### Exercise task
The listing below should be copied in full, word for word.

### Data
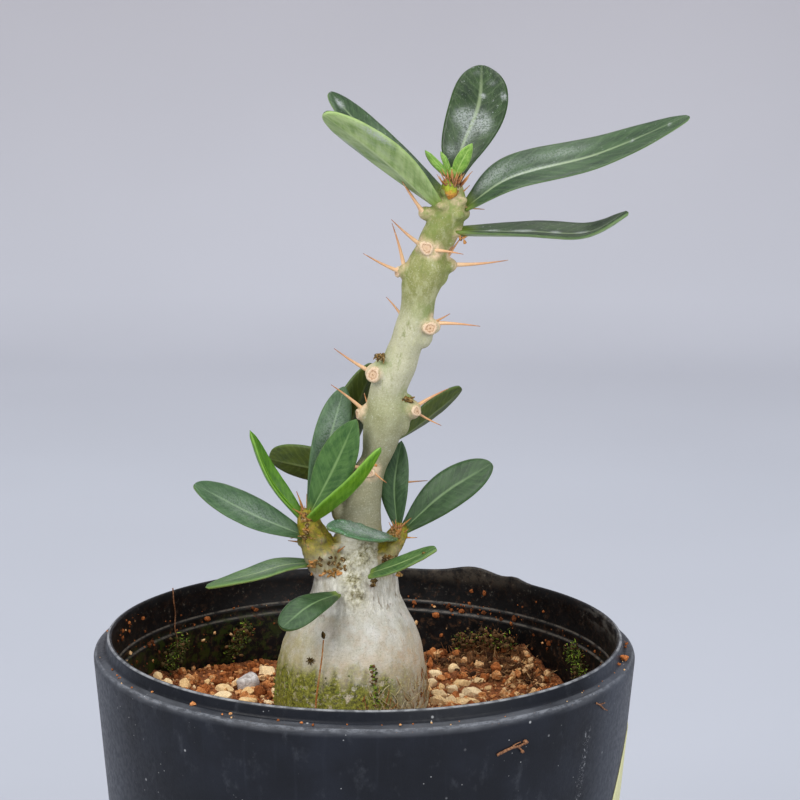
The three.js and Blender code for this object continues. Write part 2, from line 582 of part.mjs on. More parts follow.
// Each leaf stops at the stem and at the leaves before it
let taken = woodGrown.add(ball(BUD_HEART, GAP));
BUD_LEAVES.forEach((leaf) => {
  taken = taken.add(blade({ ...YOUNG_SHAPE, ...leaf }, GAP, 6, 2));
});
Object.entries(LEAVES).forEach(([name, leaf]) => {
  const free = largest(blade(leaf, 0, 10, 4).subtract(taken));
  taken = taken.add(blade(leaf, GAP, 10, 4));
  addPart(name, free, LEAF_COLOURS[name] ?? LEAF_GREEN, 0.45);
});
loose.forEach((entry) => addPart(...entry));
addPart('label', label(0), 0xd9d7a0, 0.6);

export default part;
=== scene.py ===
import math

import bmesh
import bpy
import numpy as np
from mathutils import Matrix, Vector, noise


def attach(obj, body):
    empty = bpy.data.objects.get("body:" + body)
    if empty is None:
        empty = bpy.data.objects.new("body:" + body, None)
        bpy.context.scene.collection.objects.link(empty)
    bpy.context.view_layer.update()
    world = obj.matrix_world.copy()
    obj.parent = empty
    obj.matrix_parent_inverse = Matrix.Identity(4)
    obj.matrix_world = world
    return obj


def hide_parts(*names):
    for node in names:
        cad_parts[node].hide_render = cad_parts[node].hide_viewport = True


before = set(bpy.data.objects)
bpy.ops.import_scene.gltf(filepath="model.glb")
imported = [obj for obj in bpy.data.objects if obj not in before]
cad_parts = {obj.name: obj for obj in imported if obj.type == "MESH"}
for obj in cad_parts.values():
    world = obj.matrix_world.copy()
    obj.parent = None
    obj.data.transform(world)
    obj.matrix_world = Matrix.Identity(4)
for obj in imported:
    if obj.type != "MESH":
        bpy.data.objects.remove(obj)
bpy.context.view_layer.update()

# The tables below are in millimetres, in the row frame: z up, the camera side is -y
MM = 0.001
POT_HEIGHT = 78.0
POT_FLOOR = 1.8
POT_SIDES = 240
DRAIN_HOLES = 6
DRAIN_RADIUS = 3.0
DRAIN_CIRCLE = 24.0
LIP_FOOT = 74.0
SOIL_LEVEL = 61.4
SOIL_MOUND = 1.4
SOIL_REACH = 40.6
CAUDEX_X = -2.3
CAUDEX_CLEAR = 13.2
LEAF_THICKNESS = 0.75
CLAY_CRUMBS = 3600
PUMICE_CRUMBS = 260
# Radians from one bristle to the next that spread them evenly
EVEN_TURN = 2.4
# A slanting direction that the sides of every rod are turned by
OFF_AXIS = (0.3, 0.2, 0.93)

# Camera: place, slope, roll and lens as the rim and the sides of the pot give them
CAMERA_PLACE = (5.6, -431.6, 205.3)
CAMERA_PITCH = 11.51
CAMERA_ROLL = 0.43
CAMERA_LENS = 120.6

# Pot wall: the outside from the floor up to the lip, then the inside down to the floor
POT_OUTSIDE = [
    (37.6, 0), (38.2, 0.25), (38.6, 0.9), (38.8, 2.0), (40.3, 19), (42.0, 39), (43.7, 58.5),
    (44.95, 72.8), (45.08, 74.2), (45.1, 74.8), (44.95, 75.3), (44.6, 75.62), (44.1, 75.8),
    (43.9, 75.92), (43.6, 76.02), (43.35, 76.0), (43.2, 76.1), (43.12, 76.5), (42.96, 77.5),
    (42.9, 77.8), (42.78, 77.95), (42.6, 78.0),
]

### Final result
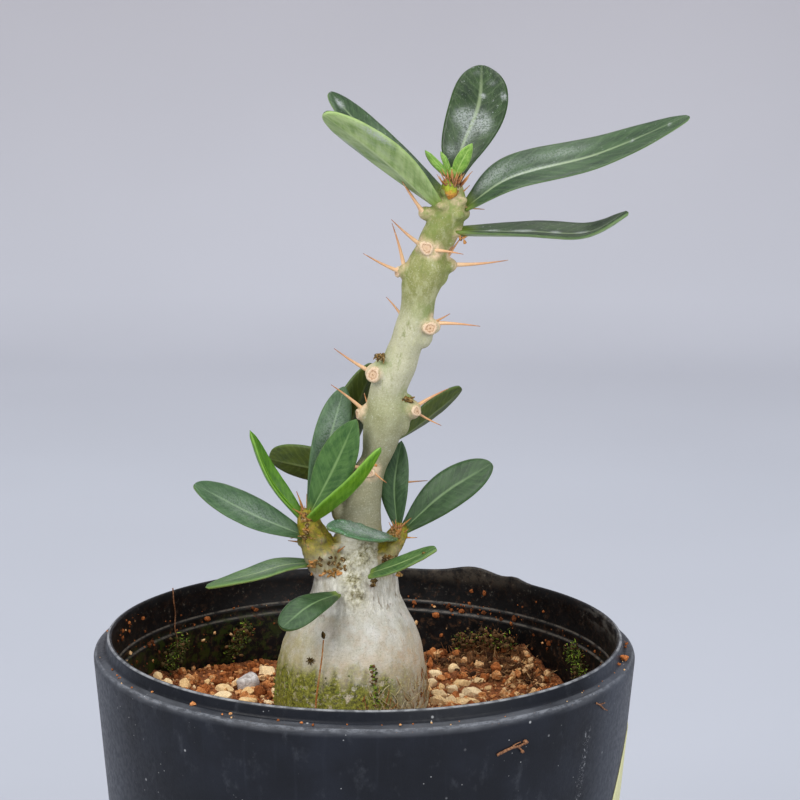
The three.js and Blender code for this object continues. Write part 2, from line 582 of part.mjs on. More parts follow.
// Each leaf stops at the stem and at the leaves before it
let taken = woodGrown.add(ball(BUD_HEART, GAP));
BUD_LEAVES.forEach((leaf) => {
  taken = taken.add(blade({ ...YOUNG_SHAPE, ...leaf }, GAP, 6, 2));
});
Object.entries(LEAVES).forEach(([name, leaf]) => {
  const free = largest(blade(leaf, 0, 10, 4).subtract(taken));
  taken = taken.add(blade(leaf, GAP, 10, 4));
  addPart(name, free, LEAF_COLOURS[name] ?? LEAF_GREEN, 0.45);
});
loose.forEach((entry) => addPart(...entry));
addPart('label', label(0), 0xd9d7a0, 0.6);

export default part;
=== scene.py ===
import math

import bmesh
import bpy
import numpy as np
from mathutils import Matrix, Vector, noise


def attach(obj, body):
    empty = bpy.data.objects.get("body:" + body)
    if empty is None:
        empty = bpy.data.objects.new("body:" + body, None)
        bpy.context.scene.collection.objects.link(empty)
    bpy.context.view_layer.update()
    world = obj.matrix_world.copy()
    obj.parent = empty
    obj.matrix_parent_inverse = Matrix.Identity(4)
    obj.matrix_world = world
    return obj


def hide_parts(*names):
    for node in names:
        cad_parts[node].hide_render = cad_parts[node].hide_viewport = True


before = set(bpy.data.objects)
bpy.ops.import_scene.gltf(filepath="model.glb")
imported = [obj for obj in bpy.data.objects if obj not in before]
cad_parts = {obj.name: obj for obj in imported if obj.type == "MESH"}
for obj in cad_parts.values():
    world = obj.matrix_world.copy()
    obj.parent = None
    obj.data.transform(world)
    obj.matrix_world = Matrix.Identity(4)
for obj in imported:
    if obj.type != "MESH":
        bpy.data.objects.remove(obj)
bpy.context.view_layer.update()

# The tables below are in millimetres, in the row frame: z up, the camera side is -y
MM = 0.001
POT_HEIGHT = 78.0
POT_FLOOR = 1.8
POT_SIDES = 240
DRAIN_HOLES = 6
DRAIN_RADIUS = 3.0
DRAIN_CIRCLE = 24.0
LIP_FOOT = 74.0
SOIL_LEVEL = 61.4
SOIL_MOUND = 1.4
SOIL_REACH = 40.6
CAUDEX_X = -2.3
CAUDEX_CLEAR = 13.2
LEAF_THICKNESS = 0.75
CLAY_CRUMBS = 3600
PUMICE_CRUMBS = 260
# Radians from one bristle to the next that spread them evenly
EVEN_TURN = 2.4
# A slanting direction that the sides of every rod are turned by
OFF_AXIS = (0.3, 0.2, 0.93)

# Camera: place, slope, roll and lens as the rim and the sides of the pot give them
CAMERA_PLACE = (5.6, -431.6, 205.3)
CAMERA_PITCH = 11.51
CAMERA_ROLL = 0.43
CAMERA_LENS = 120.6

# Pot wall: the outside from the floor up to the lip, then the inside down to the floor
POT_OUTSIDE = [
    (37.6, 0), (38.2, 0.25), (38.6, 0.9), (38.8, 2.0), (40.3, 19), (42.0, 39), (43.7, 58.5),
    (44.95, 72.8), (45.08, 74.2), (45.1, 74.8), (44.95, 75.3), (44.6, 75.62), (44.1, 75.8),
    (43.9, 75.92), (43.6, 76.02), (43.35, 76.0), (43.2, 76.1), (43.12, 76.5), (42.96, 77.5),
    (42.9, 77.8), (42.78, 77.95), (42.6, 78.0),
]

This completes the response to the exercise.